Brother Sebastian halted abruptly. “That would not be at all appropriate. Though yet unvowed, you must draw a sharp separation from the outer world. Once your leg receives Brother Robierre’s clearance, you will be assigned outdoor duties more than sufficient to cleanse your lungs.”

“But—”

His raised finger ended discussion. We had reached the stair to the monks’ dorter, and he was soon busy showing me the rope bed and straw-filled palliasse at the south end of the long, high-ceilinged room where I would sleep.

The empty green pouch in the bottom of my rucksack soon became more worrisome than midnight massacres, eyeless corpses, or monks who explained naught of lighthouses or vanishing royalty no matter what wheedling I did. I had taught myself not to think of nivat or the doulon overmuch. The need could come to affect all a man’s dealings, his friends, his choices, until life took shape from it every day and not just the one day in twenty-eight…or twenty-one…that it devoured him. I swore I’d rather go mad from the lack than let it rule me. But always the hour arrived when my bravado withered.

I had already confirmed that Brother Robierre kept no nivat seeds in the infirmary. An exploration of the bakehouse, while its denizens were at Vespers, had revealed that Brother Baker kept his brick ovens clean, his floor swept, his barrels of flour and salt sealed tight, and his wooden boxes of herbs and seeds labeled neatly, though with no sketch or hint of their contents for any who had difficulty with letters. None of the boxes contained nivat. I would have to go farther afield to replenish my supply.

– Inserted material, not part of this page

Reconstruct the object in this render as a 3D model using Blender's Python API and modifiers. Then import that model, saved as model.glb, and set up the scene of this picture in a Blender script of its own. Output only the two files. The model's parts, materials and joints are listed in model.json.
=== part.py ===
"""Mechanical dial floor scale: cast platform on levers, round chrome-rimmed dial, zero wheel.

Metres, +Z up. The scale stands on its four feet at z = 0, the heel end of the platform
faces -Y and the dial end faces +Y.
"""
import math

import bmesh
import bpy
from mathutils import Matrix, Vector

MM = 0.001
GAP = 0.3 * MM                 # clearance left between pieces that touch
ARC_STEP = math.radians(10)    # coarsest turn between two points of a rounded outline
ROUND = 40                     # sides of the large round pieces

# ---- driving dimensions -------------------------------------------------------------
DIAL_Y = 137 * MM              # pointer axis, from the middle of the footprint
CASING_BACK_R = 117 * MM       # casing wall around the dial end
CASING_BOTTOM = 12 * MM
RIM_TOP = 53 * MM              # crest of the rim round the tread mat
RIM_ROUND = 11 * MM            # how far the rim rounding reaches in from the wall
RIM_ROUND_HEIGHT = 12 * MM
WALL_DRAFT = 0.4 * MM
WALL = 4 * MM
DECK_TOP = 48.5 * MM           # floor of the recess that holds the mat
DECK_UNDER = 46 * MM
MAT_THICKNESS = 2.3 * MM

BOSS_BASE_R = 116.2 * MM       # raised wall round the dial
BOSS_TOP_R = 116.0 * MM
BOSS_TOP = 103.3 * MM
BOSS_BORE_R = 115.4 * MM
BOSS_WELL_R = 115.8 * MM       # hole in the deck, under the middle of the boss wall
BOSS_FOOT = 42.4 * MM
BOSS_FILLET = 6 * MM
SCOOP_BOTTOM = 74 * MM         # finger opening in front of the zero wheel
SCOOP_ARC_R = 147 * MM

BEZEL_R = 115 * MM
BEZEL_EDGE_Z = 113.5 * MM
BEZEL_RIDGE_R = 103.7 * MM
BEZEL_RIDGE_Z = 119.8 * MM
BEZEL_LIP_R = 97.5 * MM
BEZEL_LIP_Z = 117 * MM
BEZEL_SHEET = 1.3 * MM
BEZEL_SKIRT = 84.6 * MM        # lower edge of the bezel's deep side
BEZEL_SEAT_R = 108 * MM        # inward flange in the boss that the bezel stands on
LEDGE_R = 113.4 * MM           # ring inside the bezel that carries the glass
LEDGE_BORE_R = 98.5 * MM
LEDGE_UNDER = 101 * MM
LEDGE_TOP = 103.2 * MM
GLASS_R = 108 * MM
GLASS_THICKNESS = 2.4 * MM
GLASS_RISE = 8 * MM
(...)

My hopes of moving in and out of the abbey freely were quickly squelched. Every hour of my day was scheduled: services in the church, meals in the infirmary, washing, and walking. I suffered endless lessons, everything from how to fold my gown and place it in the wooden chest at the foot of my bed, to the signing speech the monks used in the cloisters, to a history of the brotherhood so detailed I could near recite what Saint Ophir had for breakfast every morning of his four-and-eighty years. Even my times of “study and reflection” in the church or the gardens were scrutinized. If I dozed off, one or the other of the brethren would immediately walk by and rap my skull with a bony knuckle.

And so I decided to slip out at night. The monks were abed with the birds, and as the dorter had been built for a hundred and twenty, a wide gap of empty cubicles separated my quarters from those of the thirty-one men who slept at the end nearest the church. And in the main, I was well shielded from their view. Besides the common shoulder-high screen of carved wood that separated one monk’s bed, chest, stool, and window alcove from the next man’s, a folding screen of woven lath had been set across the central aisle to separate the novices’ cubicles from those reserved for the monks. And I was the only novice.

But not only did Brother Sebastian poke his head around my screen twice each night, as the Rule advised, but the very structure of the dorter thwarted me. My cubicle lay between the monks’ cubicles and the reredorter. Throughout the night, sleepy monks in need of natural relief made a constant procession down the central aisle, around the lath screen, and past my open cubicle toward the cold wooden seats of the rere.

Worse yet, I was expected to parade down to the church with the monks to pray the nighttime Hours. These interruptions came at such frequent and unholy times—Vespers before supper, Compline at bedtime, Matins at midnight, Lauds at third hour, Prime at sixth—I could not see how I would ever be able to absent myself long enough to acquire what I needed. The anxiety I tried to keep from ruling my life crept inevitably into every hour.

“It’s come!” Brother Sebastian hurried down the path from the cloisters waving a rolled parchment. “I worried we might have to lie twixt wind and water for another month.”

I slammed the wretched book shut. Excessive meditation was surely ruinous to good health and spirits. While my mentor had attended the chapter meeting that morning, I’d sat on this stone bench in the hedge garden, pretending to study. The characters on the page had tightened into seed shapes. Every scent—of yew, of grass, of smoke from the kitchen—taunted me because it was not the earthy fragrance of nivat.